§ Exercise materials:
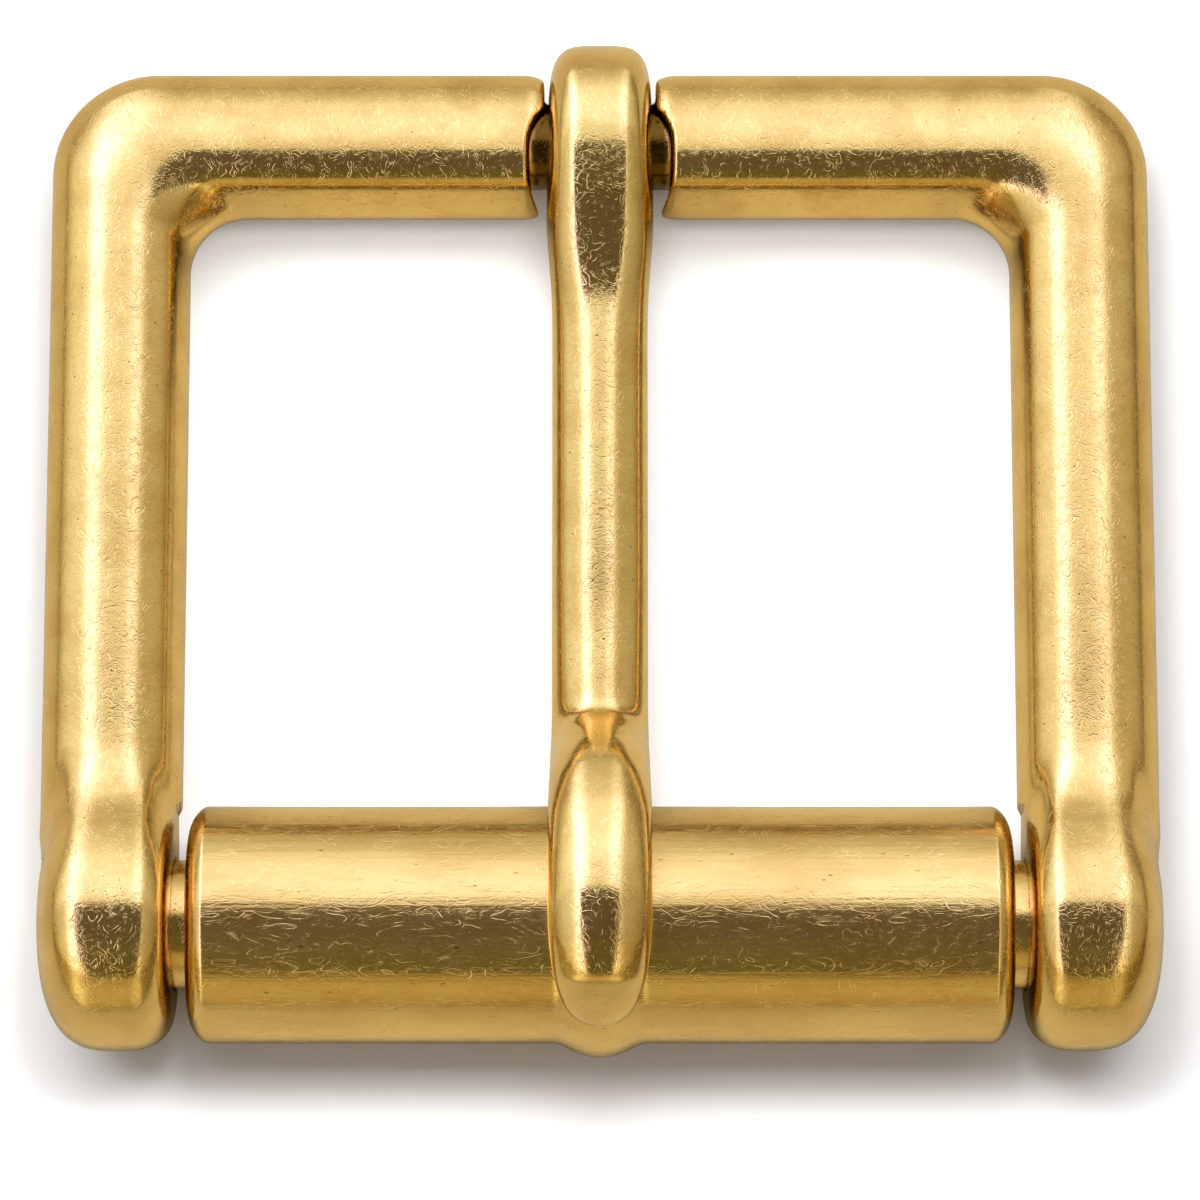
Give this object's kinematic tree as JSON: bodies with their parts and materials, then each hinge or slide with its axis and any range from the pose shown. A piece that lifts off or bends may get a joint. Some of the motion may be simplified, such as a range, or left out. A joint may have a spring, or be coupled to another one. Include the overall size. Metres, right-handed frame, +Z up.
{
  "type": "roller buckle",
  "caption": "Heavy solid brass roller buckle for a wide strap: a U-shaped frame, a free roller on a riveted pin and a swinging tongue.",
  "frame": {"origin": "on the table, under the middle of the whole buckle", "axes": "+X across the strap, +Y from the roller towards the strap bar, +Z up out of the table, towards the buckle's front"},
  "size_m": [0.0542, 0.0504, 0.0155],
  "materials": {
    "frame": "polished cast brass with fine hairline scratches",
    "pin": "turned brass rod",
    "roller": "turned and brushed brass",
    "tongue": "polished cast brass with fine hairline scratches"
  },
  "bodies": {
    "frame": {"frame": "frame", "pin": "pin"},
    "roller": {"roller": "roller"},
    "tongue": {"tongue": "tongue"}
  },
  "joints": [
    {"name": "tongue_swing", "type": "hinge", "parent": "frame", "child": "tongue", "pos_m": [0, 0.02018, 0.0051], "axis": [-1, 0, 0], "range_deg": [0, 170]},
    {"name": "roller_spin", "type": "hinge", "parent": "frame", "child": "roller", "pos_m": [0, -0.01882, 0.00646], "axis": [1, 0, 0], "continuous": true}
  ]
}
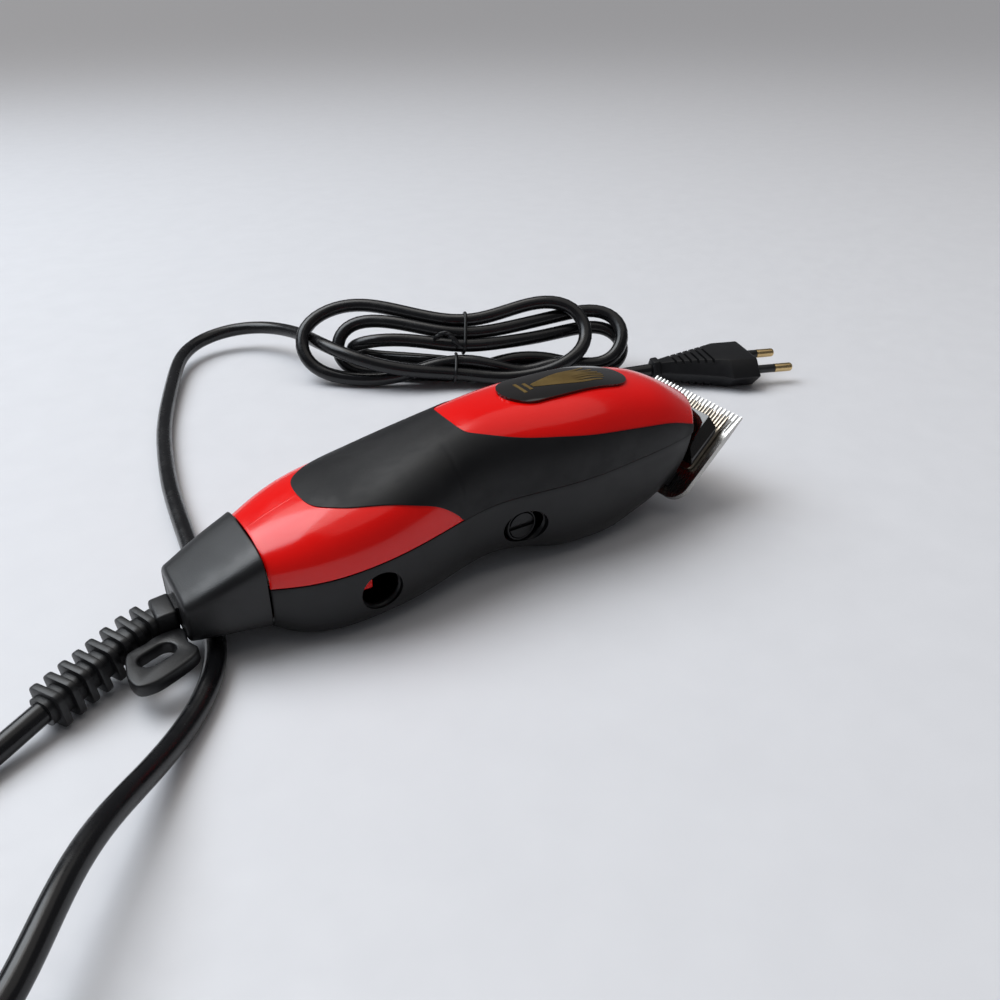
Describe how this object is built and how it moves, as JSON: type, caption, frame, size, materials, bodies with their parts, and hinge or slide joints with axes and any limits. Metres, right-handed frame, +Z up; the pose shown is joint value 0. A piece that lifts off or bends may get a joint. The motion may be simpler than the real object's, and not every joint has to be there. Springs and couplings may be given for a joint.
{
  "type": "hair clipper",
  "caption": "Corded hair clipper: glossy red and black housing with a soft grip, a toothed blade set, a slide switch, a taper lever and a mains lead with a flat plug.",
  "frame": {"origin": "on the table, at the middle of the flat rest near the back of the belly", "axes": "+X along the body towards the blade, +Y to the clipper's own left side, +Z up, away from the surface it lies on"},
  "size_m": [0.4032, 0.3374, 0.0532],
  "materials": {
    "upper_housing": "gloss",
    "lower_housing": "satin",
    "grip_overmould": "matte",
    "end_cap": "fine texture",
    "badge_plate": "gloss",
    "strain_relief": "matte",
    "hanging_tab": "matte",
    "cord_lead": "gloss",
    "cord_hank": "gloss",
    "cord_tail": "gloss",
    "twist_tie": "satin",
    "plug_body": "satin",
    "plug_pin_left": "polished",
    "plug_pin_right": "polished",
    "inner_cord": "gloss",
    "cord_clamp": "satin",
    "stator_core": "laminated",
    "coil_bobbin": "satin",
    "coil_winding": "enamelled copper",
    "motor_screw_1": "zinc",
    "motor_screw_2": "zinc",
    "armature": "laminated",
    "drive_arm": "satin",
    "pivot_pin": "ground",
    "pivot_bracket": "stamped",
    "return_spring": "drawn wire",
    "power_screw": "satin",
    "screw_sleeve": "satin",
    "switch_body": "satin",
    "switch_button": "satin",
    "taper_lever": "satin",
    "taper_cam": "turned",
    "fixed_blade": "ground",
    "moving_blade": "ground",
    "blade_screw_1": "zinc",
    "blade_screw_2": "zinc",
    "blade_seat": "satin",
    "tension_spring": "bright",
    "blade_guide": "gloss",
    "blade_driver": "satin",
    "live_lead": "satin",
    "neutral_lead": "satin",
    "housing_screw_1": "zinc",
    "housing_screw_2": "zinc",
    "housing_screw_3": "zinc"
  },
  "bodies": {
    "housing": {"upper_housing": "upper_housing", "lower_housing": "lower_housing", "grip_overmould": "grip_overmould", "end_cap": "end_cap", "badge_plate": "badge_plate", "strain_relief": "strain_relief", "hanging_tab": "hanging_tab", "cord_lead": "cord_lead", "cord_hank": "cord_hank", "cord_tail": "cord_tail", "twist_tie": "twist_tie", "plug_body": "plug_body", "plug_pin_left": "plug_pin_left", "plug_pin_right": "plug_pin_right", "inner_cord": "inner_cord", "cord_clamp": "cord_clamp", "stator_core": "stator_core", "coil_bobbin": "coil_bobbin", "coil_winding": "coil_winding", "motor_screw_1": "motor_screw_1", "motor_screw_2": "motor_screw_2", "pivot_pin": "pivot_pin", "pivot_bracket": "pivot_bracket", "return_spring": "return_spring", "screw_sleeve": "screw_sleeve", "switch_body": "switch_body", "fixed_blade": "fixed_blade", "blade_screw_1": "blade_screw_1", "blade_screw_2": "blade_screw_2", "blade_seat": "blade_seat", "tension_spring": "tension_spring", "live_lead": "live_lead", "neutral_lead": "neutral_lead", "housing_screw_1": "housing_screw_1", "housing_screw_2": "housing_screw_2", "housing_screw_3": "housing_screw_3"},
    "switch_button": {"switch_button": "switch_button"},
    "taper_lever": {"taper_lever": "taper_lever", "taper_cam": "taper_cam"},
    "guide": {"blade_guide": "blade_guide"},
    "moving_blade": {"moving_blade": "moving_blade", "blade_driver": "blade_driver"},
    "armature": {"armature": "armature", "drive_arm": "drive_arm"},
    "power_screw": {"power_screw": "power_screw"}
  },
  "joints": [
    {"name": "switch_slide", "type": "slide", "parent": "housing", "child": "switch_button", "axis": [1, 0, 0], "range_m": [0, 0.005]},
    {"name": "taper_lever_turn", "type": "hinge", "parent": "housing", "child": "taper_lever", "pos_m": [0.109, 0.0245, 0.017], "axis": [0, 1, 0], "range_deg": [0, 35]},
    {"name": "guide_slide", "type": "slide", "parent": "housing", "child": "guide", "axis": [-0.7071, 0, -0.7071], "range_m": [0, 0.002]},
    {"name": "moving_blade_slide", "type": "slide", "parent": "guide", "child": "moving_blade", "axis": [0, 1, 0], "range_m": [-0.0012, 0.0012]},
    {"name": "armature_swing", "type": "hinge", "parent": "housing", "child": "armature", "pos_m": [0.024, -0.0101, 0.019], "axis": [0, 0, 1], "range_deg": [-0.6, 0.6], "stiffness_Nm_per_rad": 1},
    {"name": "power_screw_turn", "type": "hinge", "parent": "housing", "child": "power_screw", "pos_m": [0.06, -0.018, 0.0164], "axis": [0, -1, 0], "range_deg": [-180, 180]}
  ],
  "couplings": [
    {"joint": "taper_lever_turn", "follows": "guide_slide", "rad_per_m": 305.43},
    {"joint": "moving_blade_slide", "follows": "armature_swing", "m_per_rad": 0.108}
  ]
}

§ Task directions: Your task is to print the whole listing again exactly.

§ Exercise response:
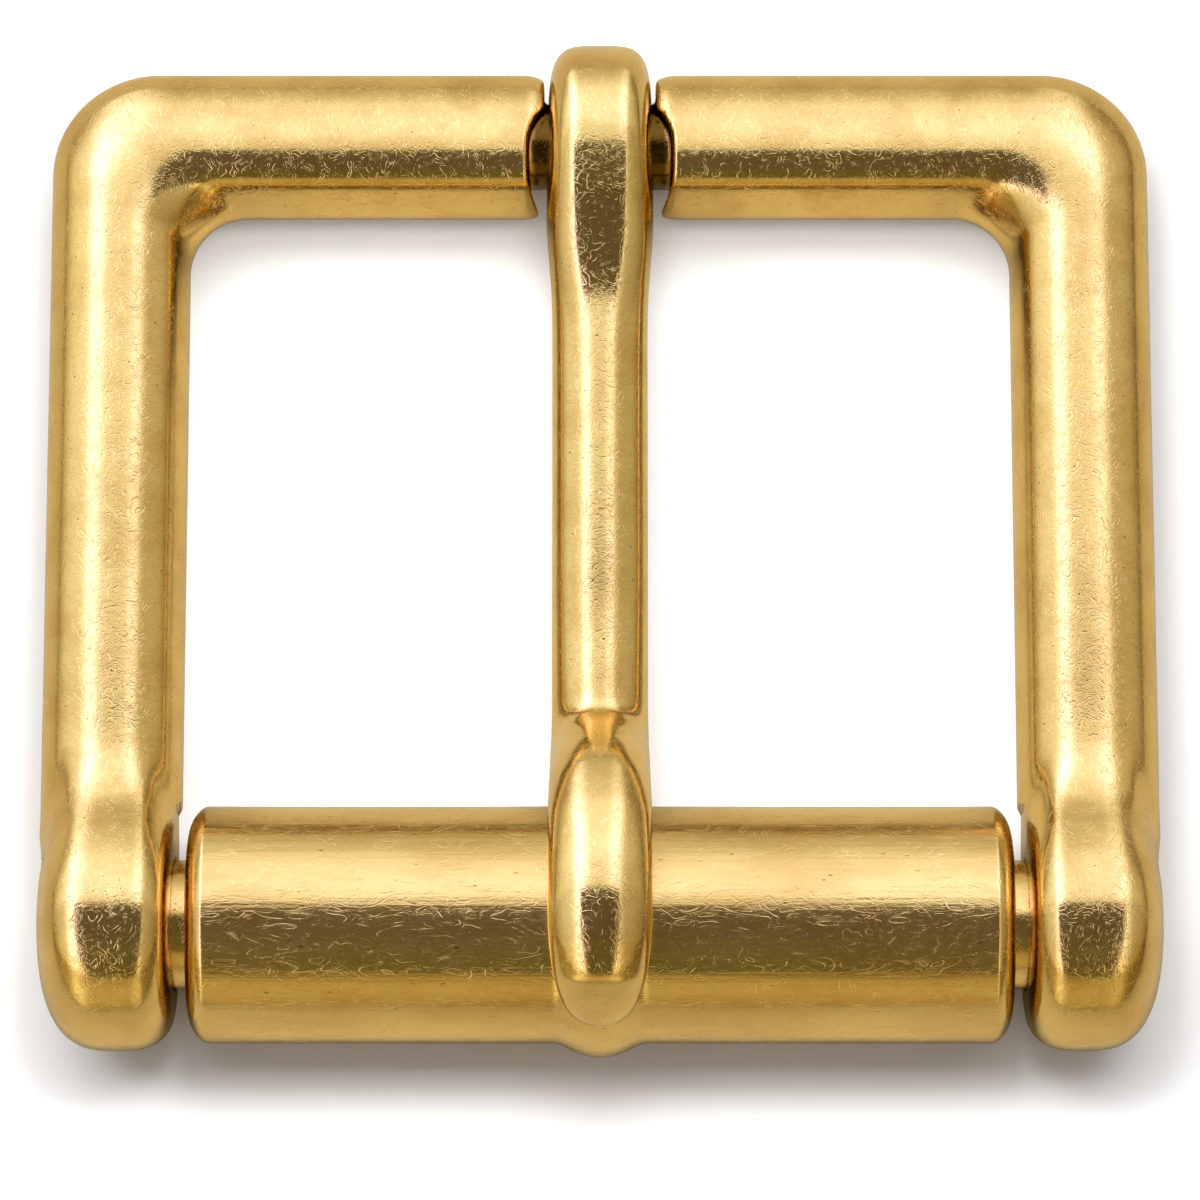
Give this object's kinematic tree as JSON: bodies with their parts and materials, then each hinge or slide with its axis and any range from the pose shown. A piece that lifts off or bends may get a joint. Some of the motion may be simplified, such as a range, or left out. A joint may have a spring, or be coupled to another one. Include the overall size. Metres, right-handed frame, +Z up.
{
  "type": "roller buckle",
  "caption": "Heavy solid brass roller buckle for a wide strap: a U-shaped frame, a free roller on a riveted pin and a swinging tongue.",
  "frame": {"origin": "on the table, under the middle of the whole buckle", "axes": "+X across the strap, +Y from the roller towards the strap bar, +Z up out of the table, towards the buckle's front"},
  "size_m": [0.0542, 0.0504, 0.0155],
  "materials": {
    "frame": "polished cast brass with fine hairline scratches",
    "pin": "turned brass rod",
    "roller": "turned and brushed brass",
    "tongue": "polished cast brass with fine hairline scratches"
  },
  "bodies": {
    "frame": {"frame": "frame", "pin": "pin"},
    "roller": {"roller": "roller"},
    "tongue": {"tongue": "tongue"}
  },
  "joints": [
    {"name": "tongue_swing", "type": "hinge", "parent": "frame", "child": "tongue", "pos_m": [0, 0.02018, 0.0051], "axis": [-1, 0, 0], "range_deg": [0, 170]},
    {"name": "roller_spin", "type": "hinge", "parent": "frame", "child": "roller", "pos_m": [0, -0.01882, 0.00646], "axis": [1, 0, 0], "continuous": true}
  ]
}
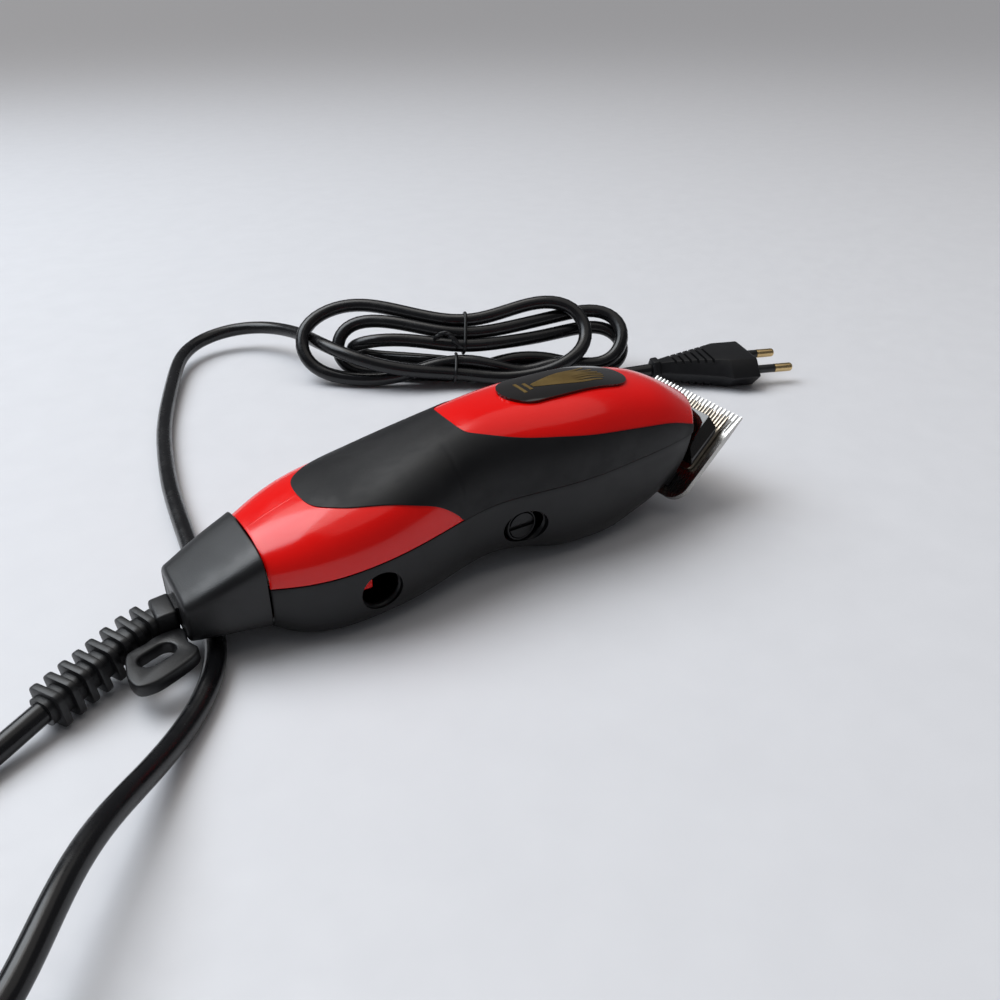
Describe how this object is built and how it moves, as JSON: type, caption, frame, size, materials, bodies with their parts, and hinge or slide joints with axes and any limits. Metres, right-handed frame, +Z up; the pose shown is joint value 0. A piece that lifts off or bends may get a joint. The motion may be simpler than the real object's, and not every joint has to be there. Springs and couplings may be given for a joint.
{
  "type": "hair clipper",
  "caption": "Corded hair clipper: glossy red and black housing with a soft grip, a toothed blade set, a slide switch, a taper lever and a mains lead with a flat plug.",
  "frame": {"origin": "on the table, at the middle of the flat rest near the back of the belly", "axes": "+X along the body towards the blade, +Y to the clipper's own left side, +Z up, away from the surface it lies on"},
  "size_m": [0.4032, 0.3374, 0.0532],
  "materials": {
    "upper_housing": "gloss",
    "lower_housing": "satin",
    "grip_overmould": "matte",
    "end_cap": "fine texture",
    "badge_plate": "gloss",
    "strain_relief": "matte",
    "hanging_tab": "matte",
    "cord_lead": "gloss",
    "cord_hank": "gloss",
    "cord_tail": "gloss",
    "twist_tie": "satin",
    "plug_body": "satin",
    "plug_pin_left": "polished",
    "plug_pin_right": "polished",
    "inner_cord": "gloss",
    "cord_clamp": "satin",
    "stator_core": "laminated",
    "coil_bobbin": "satin",
    "coil_winding": "enamelled copper",
    "motor_screw_1": "zinc",
    "motor_screw_2": "zinc",
    "armature": "laminated",
    "drive_arm": "satin",
    "pivot_pin": "ground",
    "pivot_bracket": "stamped",
    "return_spring": "drawn wire",
    "power_screw": "satin",
    "screw_sleeve": "satin",
    "switch_body": "satin",
    "switch_button": "satin",
    "taper_lever": "satin",
    "taper_cam": "turned",
    "fixed_blade": "ground",
    "moving_blade": "ground",
    "blade_screw_1": "zinc",
    "blade_screw_2": "zinc",
    "blade_seat": "satin",
    "tension_spring": "bright",
    "blade_guide": "gloss",
    "blade_driver": "satin",
    "live_lead": "satin",
    "neutral_lead": "satin",
    "housing_screw_1": "zinc",
    "housing_screw_2": "zinc",
    "housing_screw_3": "zinc"
  },
  "bodies": {
    "housing": {"upper_housing": "upper_housing", "lower_housing": "lower_housing", "grip_overmould": "grip_overmould", "end_cap": "end_cap", "badge_plate": "badge_plate", "strain_relief": "strain_relief", "hanging_tab": "hanging_tab", "cord_lead": "cord_lead", "cord_hank": "cord_hank", "cord_tail": "cord_tail", "twist_tie": "twist_tie", "plug_body": "plug_body", "plug_pin_left": "plug_pin_left", "plug_pin_right": "plug_pin_right", "inner_cord": "inner_cord", "cord_clamp": "cord_clamp", "stator_core": "stator_core", "coil_bobbin": "coil_bobbin", "coil_winding": "coil_winding", "motor_screw_1": "motor_screw_1", "motor_screw_2": "motor_screw_2", "pivot_pin": "pivot_pin", "pivot_bracket": "pivot_bracket", "return_spring": "return_spring", "screw_sleeve": "screw_sleeve", "switch_body": "switch_body", "fixed_blade": "fixed_blade", "blade_screw_1": "blade_screw_1", "blade_screw_2": "blade_screw_2", "blade_seat": "blade_seat", "tension_spring": "tension_spring", "live_lead": "live_lead", "neutral_lead": "neutral_lead", "housing_screw_1": "housing_screw_1", "housing_screw_2": "housing_screw_2", "housing_screw_3": "housing_screw_3"},
    "switch_button": {"switch_button": "switch_button"},
    "taper_lever": {"taper_lever": "taper_lever", "taper_cam": "taper_cam"},
    "guide": {"blade_guide": "blade_guide"},
    "moving_blade": {"moving_blade": "moving_blade", "blade_driver": "blade_driver"},
    "armature": {"armature": "armature", "drive_arm": "drive_arm"},
    "power_screw": {"power_screw": "power_screw"}
  },
  "joints": [
    {"name": "switch_slide", "type": "slide", "parent": "housing", "child": "switch_button", "axis": [1, 0, 0], "range_m": [0, 0.005]},
    {"name": "taper_lever_turn", "type": "hinge", "parent": "housing", "child": "taper_lever", "pos_m": [0.109, 0.0245, 0.017], "axis": [0, 1, 0], "range_deg": [0, 35]},
    {"name": "guide_slide", "type": "slide", "parent": "housing", "child": "guide", "axis": [-0.7071, 0, -0.7071], "range_m": [0, 0.002]},
    {"name": "moving_blade_slide", "type": "slide", "parent": "guide", "child": "moving_blade", "axis": [0, 1, 0], "range_m": [-0.0012, 0.0012]},
    {"name": "armature_swing", "type": "hinge", "parent": "housing", "child": "armature", "pos_m": [0.024, -0.0101, 0.019], "axis": [0, 0, 1], "range_deg": [-0.6, 0.6], "stiffness_Nm_per_rad": 1},
    {"name": "power_screw_turn", "type": "hinge", "parent": "housing", "child": "power_screw", "pos_m": [0.06, -0.018, 0.0164], "axis": [0, -1, 0], "range_deg": [-180, 180]}
  ],
  "couplings": [
    {"joint": "taper_lever_turn", "follows": "guide_slide", "rad_per_m": 305.43},
    {"joint": "moving_blade_slide", "follows": "armature_swing", "m_per_rad": 0.108}
  ]
}